We describe a submarine in certain ways, including top, bottom, and sides, and peaked ends (deck, bottom, stern and bow in Navy terms)

As for the verses, keep in mind that Ether (or whoever wrote that part [Brother of Jared?} as well as Moroni in his abridgement) is trying to describe a tree, which everyone knows and understands its parts, now that it is being used as a submersible barge, no doubt something that none of the above had ever seen or even thought about before and now are trying to describe it.
    We use submarine to describe it (something the Jaredites and Moroni would not have known about), with its having two ends, a top, bottom, and sides, even though it is basically round. The front end (bow) of a submarine can be described as an end, but never a top, unless for some reason and in some manner, it was situated on its tail fins—even then naval jargon would now allow it, but a novice could easily use the term. As an example, viewing an “emergency [main ballast] blow” and steep surface climb, which can nearly be vertical 90º, it is the “top” that rises out of the water first, but of course any mariner would call it the bow. Those who have experienced an emergency blow will, if saying much, might claim it felt like 90º, but the information is classified and not a discussable issue—however, any crew, if still in control of the boat would keep the angle of climb at a strictly regulated 45º (30º more likely).
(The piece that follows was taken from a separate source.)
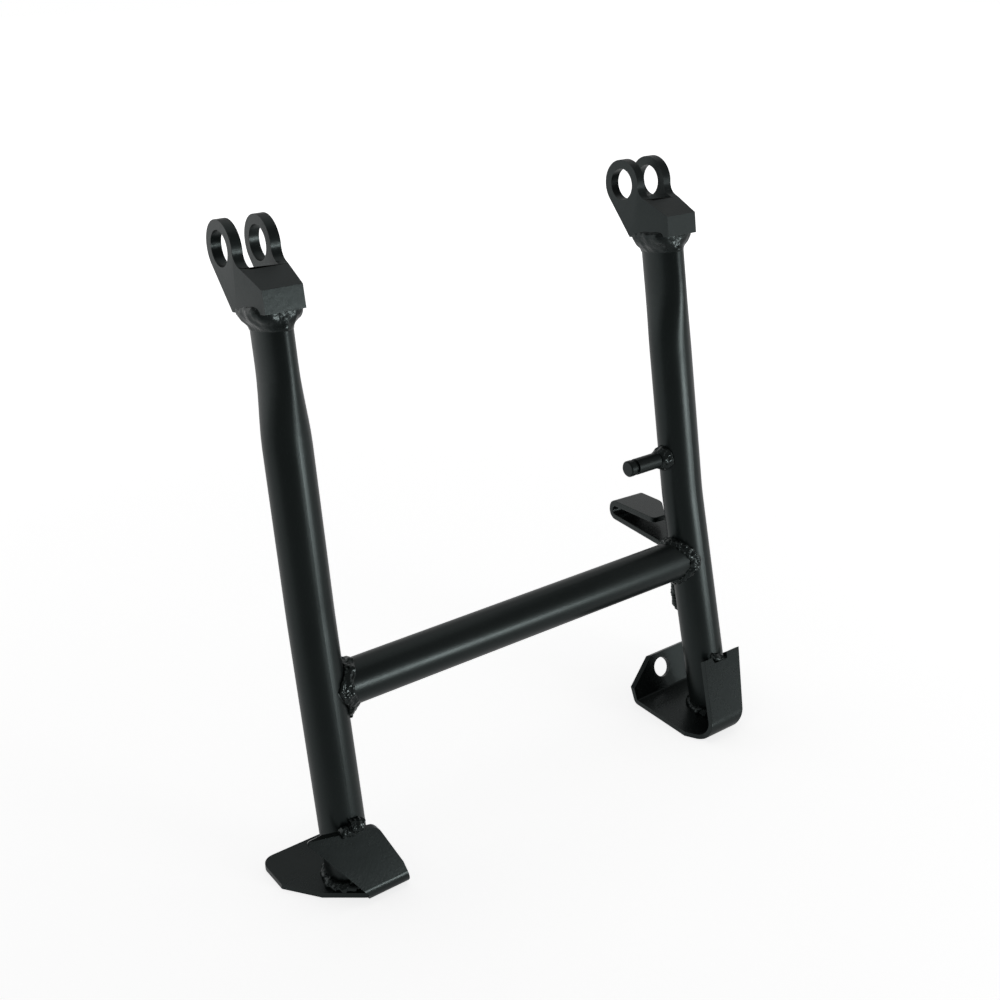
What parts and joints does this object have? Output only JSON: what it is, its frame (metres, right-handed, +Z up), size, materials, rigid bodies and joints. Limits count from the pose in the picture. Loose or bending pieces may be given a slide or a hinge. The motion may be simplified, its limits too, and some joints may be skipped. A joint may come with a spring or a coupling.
{
  "type": "motorcycle centre stand",
  "caption": "Welded tube centre stand with forked pivot clevises, a cross tube, folded sheet shoes, a spring peg and a curled foot lever, in black paint.",
  "frame": {"origin": "middle of the pivot axis, halfway between the two clevises", "axes": "+X along the pivot axis to the side with the foot lever, +Y to the motorcycle's rear, +Z up, with the stand drawn as it stands on its soles"},
  "size_m": [0.379, 0.139, 0.3806],
  "materials": {
    "frame_paint": "satin"
  },
  "bodies": {
    "root": {"left_clevis": "frame_paint", "right_clevis": "frame_paint", "left_leg": "frame_paint", "right_leg": "frame_paint", "cross_tube": "frame_paint", "left_shoe": "frame_paint", "right_shoe": "frame_paint", "spring_peg": "frame_paint", "foot_lever": "frame_paint", "left_clevis_weld": "frame_paint", "right_clevis_weld": "frame_paint", "left_cross_weld": "frame_paint", "right_cross_weld": "frame_paint", "left_sole_weld": "frame_paint", "right_sole_weld": "frame_paint", "left_wall_weld": "frame_paint", "right_wall_weld": "frame_paint", "peg_weld": "frame_paint", "lever_inner_weld": "frame_paint", "lever_outer_weld": "frame_paint", "lever_top_weld": "frame_paint"}
  },
  "joints": []
}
The point is, in such a climb following an “emergency deep [dive]” as U.S.S. Greenville managed when it struck the Japanese fishery training ship Ehime Maru was claimed to have been “quite steep” coming up from a four-hundred-foot depth.
Left: Japanese training fishery ship Ehime Maru. U.S.S. Greenville submerged directly beneath the vessel, cutting it in two; Right: U.S.S. Pickerel (SS-524) in an emergency blow at flank speed hit 72º angle as it broke the surface in 1952

As for cylinders, they are tubes with no purpose beyond being filled. A submarine, or in this case, a barge, has several other functions, not the least of which is having people inside. In order to communicate at sea, in the dark, or an emergency, certain nomenclature is used, including deck (outside top; deck inside bottom floor the sole), overhead (inside), front (forward), end (bow), rearward (aft), end (stern), etc. Since submersibles began in the military and the military has names for everything, round barges or submersibles have descriptions of sides, top, bottom, ends, etc. 
Comment #3: “I can see why grain needed to have been taken by Lehi, but wheat seems to common for the story line” Gus F.
Response: Actually, taking wheat in black sacks was quite common in Israel at the time of Lehi. They put the grain in homemade goat’s hair sacks called “farde” which is the Hebrew saq (Genesis 42:25), and holds about 150 pounds of grain, and placed two on a camel. And no Hebrew would have set out on any such trip without sufficient grain to secure crops in a new land, and wheat was the most staple crop in Israel at the time.